Another earthquake rattled windows and shook floors in several counties shortly after 8 p.m., rousing residents from their television viewing and other after-dinner activities to phone each other or to knock on a neighbor’s door and ask, “What was THAT?”
The temblor is the third official seismic event recorded in Bar Harbor in the past 11 days.
Initial reports indicate the rumbling was felt in parts or all of Hancock, Kennebec, Knox, Lincoln, Penobscot, Sagadahoc, Waldo and Washington counties.
Information posted Monday night on the Web site of Boston College’s Weston Observatory, which monitors seismic activity in New England for the federal government, indicated the quake struck at 8:07 p.m., had a magnitude of 3.4, and was centered on the eastern side of Mount Desert Island near the village of Otter Creek.
Tim Nickels, dispatcher for the Bar Harbor Police Department, said the switchboard lit up within seconds after he and his co-workers felt the shaking.
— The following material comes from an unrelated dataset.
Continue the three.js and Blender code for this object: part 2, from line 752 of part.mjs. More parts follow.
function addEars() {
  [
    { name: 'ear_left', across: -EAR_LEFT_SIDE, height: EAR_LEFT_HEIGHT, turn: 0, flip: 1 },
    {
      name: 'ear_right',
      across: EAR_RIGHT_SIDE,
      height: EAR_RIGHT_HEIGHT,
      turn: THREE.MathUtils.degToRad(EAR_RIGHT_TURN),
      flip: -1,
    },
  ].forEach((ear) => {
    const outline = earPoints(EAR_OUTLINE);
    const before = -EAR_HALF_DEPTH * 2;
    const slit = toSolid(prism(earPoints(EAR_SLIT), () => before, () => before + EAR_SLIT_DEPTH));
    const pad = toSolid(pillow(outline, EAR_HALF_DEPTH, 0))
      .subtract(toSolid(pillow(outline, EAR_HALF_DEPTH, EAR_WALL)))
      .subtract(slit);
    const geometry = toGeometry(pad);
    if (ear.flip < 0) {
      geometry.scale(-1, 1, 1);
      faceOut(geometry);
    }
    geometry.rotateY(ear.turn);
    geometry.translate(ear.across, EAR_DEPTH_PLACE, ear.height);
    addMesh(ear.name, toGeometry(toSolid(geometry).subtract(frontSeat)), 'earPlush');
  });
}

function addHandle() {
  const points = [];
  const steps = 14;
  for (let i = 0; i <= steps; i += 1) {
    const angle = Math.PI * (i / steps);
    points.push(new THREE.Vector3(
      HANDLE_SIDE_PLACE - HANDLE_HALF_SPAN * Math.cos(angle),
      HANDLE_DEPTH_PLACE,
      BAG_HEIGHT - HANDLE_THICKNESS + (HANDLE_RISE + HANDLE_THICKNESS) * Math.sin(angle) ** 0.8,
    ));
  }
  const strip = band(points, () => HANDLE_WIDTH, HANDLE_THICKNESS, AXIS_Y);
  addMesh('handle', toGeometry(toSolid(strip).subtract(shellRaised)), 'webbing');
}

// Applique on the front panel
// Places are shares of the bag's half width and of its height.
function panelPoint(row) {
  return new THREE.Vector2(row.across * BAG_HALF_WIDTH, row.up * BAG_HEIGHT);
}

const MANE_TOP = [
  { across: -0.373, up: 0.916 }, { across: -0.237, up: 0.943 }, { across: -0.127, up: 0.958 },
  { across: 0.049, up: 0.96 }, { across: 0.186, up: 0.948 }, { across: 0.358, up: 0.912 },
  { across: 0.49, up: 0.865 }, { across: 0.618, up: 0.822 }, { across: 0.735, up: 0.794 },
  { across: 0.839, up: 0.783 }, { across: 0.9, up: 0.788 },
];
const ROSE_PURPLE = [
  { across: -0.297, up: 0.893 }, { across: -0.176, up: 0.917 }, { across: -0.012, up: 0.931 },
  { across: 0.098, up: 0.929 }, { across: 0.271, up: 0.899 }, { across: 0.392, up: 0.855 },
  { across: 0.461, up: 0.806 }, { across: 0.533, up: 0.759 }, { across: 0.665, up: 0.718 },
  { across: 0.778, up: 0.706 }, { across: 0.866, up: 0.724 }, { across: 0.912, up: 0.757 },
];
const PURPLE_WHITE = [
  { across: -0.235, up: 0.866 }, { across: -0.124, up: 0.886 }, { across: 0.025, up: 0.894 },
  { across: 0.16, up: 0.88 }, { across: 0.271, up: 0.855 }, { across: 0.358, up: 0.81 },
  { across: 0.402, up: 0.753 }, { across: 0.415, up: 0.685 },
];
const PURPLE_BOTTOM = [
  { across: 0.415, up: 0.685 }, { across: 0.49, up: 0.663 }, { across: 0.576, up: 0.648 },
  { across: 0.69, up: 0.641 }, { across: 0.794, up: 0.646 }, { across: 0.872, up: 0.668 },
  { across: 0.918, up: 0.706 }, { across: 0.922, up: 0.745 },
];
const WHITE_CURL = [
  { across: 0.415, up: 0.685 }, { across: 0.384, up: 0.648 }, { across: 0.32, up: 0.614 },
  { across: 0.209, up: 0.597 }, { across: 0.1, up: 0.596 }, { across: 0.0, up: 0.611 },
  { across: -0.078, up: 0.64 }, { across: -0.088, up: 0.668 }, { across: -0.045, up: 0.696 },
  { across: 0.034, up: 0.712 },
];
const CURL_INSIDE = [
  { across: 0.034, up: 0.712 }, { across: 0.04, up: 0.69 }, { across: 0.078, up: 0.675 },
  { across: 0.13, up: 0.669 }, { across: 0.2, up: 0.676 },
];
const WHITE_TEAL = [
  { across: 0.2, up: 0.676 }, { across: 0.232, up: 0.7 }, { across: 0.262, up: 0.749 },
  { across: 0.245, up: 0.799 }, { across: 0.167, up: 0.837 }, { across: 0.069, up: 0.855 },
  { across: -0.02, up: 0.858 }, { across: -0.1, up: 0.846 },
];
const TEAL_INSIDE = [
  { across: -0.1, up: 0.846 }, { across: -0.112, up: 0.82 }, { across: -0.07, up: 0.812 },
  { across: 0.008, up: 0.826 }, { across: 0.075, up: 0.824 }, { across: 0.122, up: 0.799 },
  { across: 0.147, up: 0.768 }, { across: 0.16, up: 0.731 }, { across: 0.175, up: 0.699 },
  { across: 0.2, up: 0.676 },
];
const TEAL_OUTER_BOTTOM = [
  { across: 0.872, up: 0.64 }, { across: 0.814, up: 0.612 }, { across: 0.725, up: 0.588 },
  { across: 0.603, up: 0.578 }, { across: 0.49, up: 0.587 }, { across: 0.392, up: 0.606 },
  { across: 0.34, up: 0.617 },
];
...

Some callers indicated the temblor had knocked out telephone lines, uprooted trees and even sent some large rocks tumbling into roads, Nickels said. One caller reported the quake ruptured a water tank in his basement, he said.
“No serious damage and nobody hurt,” Nickels said. “We got pretty lucky.”
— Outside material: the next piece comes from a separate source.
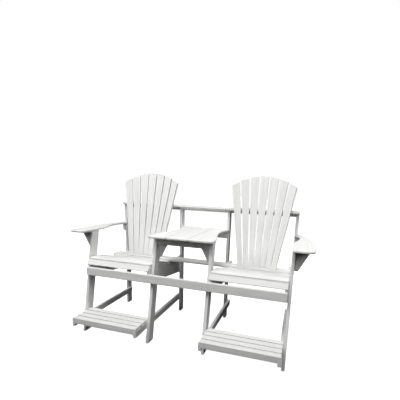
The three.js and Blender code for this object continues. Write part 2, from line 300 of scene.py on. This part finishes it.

Peter Reilly, Verizon’s Maine spokesman, said Monday night that the company could not verify any reports about lost phone service.
“There’s nothing we can confirm,” he said.
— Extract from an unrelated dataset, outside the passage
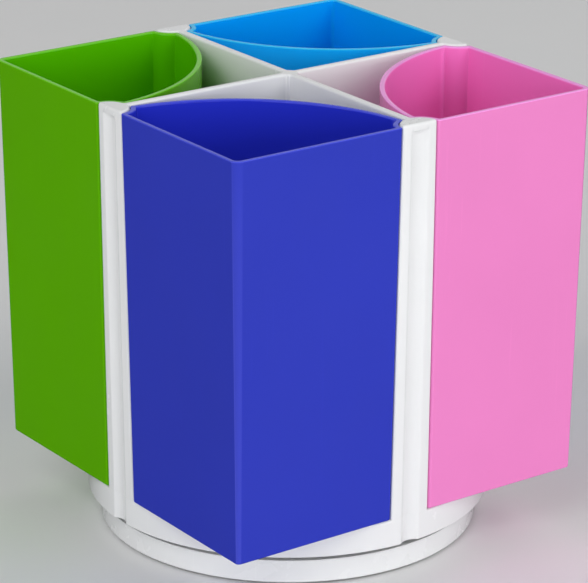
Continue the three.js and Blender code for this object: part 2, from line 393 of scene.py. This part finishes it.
def glossy_plastic(name, colour, roughness, specular, edge=None):
    """Moulded plastic: faint clouds and upright streaks in the colour, smudged gloss, slight orange peel.

    A pot gives an edge height. Its inner surface has painted bounce light in a richer colour; its outer
    corner has a painted highlight, and above that height it has a painted rim highlight, both paler.
    """
    n = Nodes(name)
    cloud = n.remap(n.noise(18, 2), 0, 1)
    tone = n.blend(cloud, shade(colour, 0.98), shade(colour, 1.02))
    streaks = n.remap(n.noise(1, 4, 0.7, (700, 700, 9)), 0, 1, 0.62, 0.72)
    if edge:
        # painted bounce light: the inner surface takes a brighter, more saturated colour
        inside = n.add("ShaderNodeAttribute", attribute_name=PAINTED_BOUNCE_MASK)
        tone = n.blend(inside.outputs["Fac"], tone, painted_bounce_colour(colour))
        # painted highlight along the outer corner: a paler, whiter colour
        corner = n.add("ShaderNodeAttribute", attribute_name=PAINTED_CORNER_HIGHLIGHT)
        tone = n.blend(corner.outputs["Fac"], tone, paler(colour, 1.2, 0.05))
        # painted rim highlight: the colour turns paler and whiter over 0.3 mm above the edge height
        height = n.add("ShaderNodeSeparateXYZ")
        n.link(n.place, height.inputs["Vector"])
        painted_rim_highlight = n.remap(height.outputs["Z"], 0, 1, edge, edge + 0.3 * MM)
        tone = n.blend(painted_rim_highlight, tone, paler(colour, 1.4, 0.015))
    n.link(n.blend(streaks, tone, shade(colour, 1.15), 0.25), n.shader.inputs["Base Color"])
    smudge = n.noise(55, 4, 0.6)
    n.link(n.remap(smudge, roughness * 0.8, roughness * 1.25), n.shader.inputs["Roughness"])
    wave = n.bump(n.noise(35, 1), 0.06, 0.4 * MM)
    peel = n.bump(n.noise(900, 2), 0.05, 0.05 * MM, wave)
    n.link(peel, n.shader.inputs["Normal"])
    n.shader.inputs["Specular IOR Level"].default_value = specular
    return n.material


def metal(name, colour, roughness, grain):
    n = Nodes(name)
    cloud = n.remap(n.noise(120, 3), 0, 1)
    n.link(n.blend(cloud, shade(colour, 0.9), shade(colour, 1.08)), n.shader.inputs["Base Color"])
    n.link(n.remap(n.noise(grain, 4), roughness * 0.7, roughness * 1.4), n.shader.inputs["Roughness"])
    n.link(n.bump(n.noise(grain * 2, 3), 0.08, 0.03 * MM), n.shader.inputs["Normal"])
    n.shader.inputs["Metallic"].default_value = 1
    return n.material


def dull(name, colour, roughness, grain, strength):
    n = Nodes(name)
    cloud = n.remap(n.noise(60, 4), 0, 1)
    n.link(n.blend(cloud, shade(colour, 0.85), shade(colour, 1.15)), n.shader.inputs["Base Color"])
    n.link(n.remap(n.noise(grain / 3, 3), roughness * 0.9, roughness * 1.1), n.shader.inputs["Roughness"])
    n.link(n.bump(n.noise(grain, 5), strength, 0.1 * MM), n.shader.inputs["Normal"])
    return n.material


WHITE = glossy_plastic("white_plastic", (0.88, 0.89, 0.9), 0.22, 0.4)
BASE_WHITE = glossy_plastic("base_plastic", (0.89, 0.9, 0.91), 0.25, 0.4)
STEEL = metal("bearing_steel", (0.62, 0.63, 0.65), 0.12, 400)
ZINC = metal("zinc_steel", (0.55, 0.56, 0.58), 0.35, 900)
NYLON = dull("retainer_nylon", (0.70, 0.67, 0.58), 0.5, 700, 0.15)
RUBBER = dull("foot_rubber", (0.04, 0.04, 0.045), 0.85, 1200, 0.4)
POT_COLOURS = {
    "light_blue": (0.003, 0.40, 1.0),
    "green": (0.11, 0.435, 0.0),
    "dark_blue": (0.034, 0.05, 0.51),
    "pink": (0.88, 0.25, 0.6),
}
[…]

Attempts to contact Weston Observatory officials Monday night were unsuccessful.
Emergency dispatchers in regional communications centers throughout the state indicated the tremors were felt as far away as Jonesboro, LaGrange and even Bath.
Stephen McCausland, spokesman for the Maine Department of Public Safety, said the department’s dispatch center in Orono felt the temblor and received 35 calls about it. The department dispatch center in Augusta did not feel the quake, but it received 25 calls from concerned residents, he said.
“They got reports Maine residents felt it as far south as Windsor,” McCausland said.
Initial reports indicated Monday’s earthquake was about as strong as the one that struck 11 days ago, which many Mount Desert Island residents said was the first one felt on the island in recent memory. A 3.5 magnitude quake with an epicenter on the eastern side of Acadia National Park’s Champlain Mountain was reported on Sept. 22.
Two aftershocks, one with a magnitude of 1.8 and the other measured at 2.5, struck a few minutes apart just before 10 a.m. Sept. 28, centered just a few miles north of Bar Harbor in Frenchman Bay.
John Gamage, a dispatcher at the Knox County Regional Communications Center, said Monday night he felt the most recent temblor in Rockland. One Union resident reported that the shaking sent furniture sliding across the floor of her house, he said.
“I knew what it was,” the dispatcher said.
Gamage has lived in California and experienced earthquakes before. He felt the vibration through the floor and didn’t say anything at first to his fellow dispatcher, he said, because he didn’t want his co-worker to think he was crazy. Then the phones lit up with calls.
“We’ve gotten several of them,” he said.
None of the callers reported any damage caused by the earthquake, but it may have been too soon to tell, Gamage said.
“Daylight may show something else,” he said.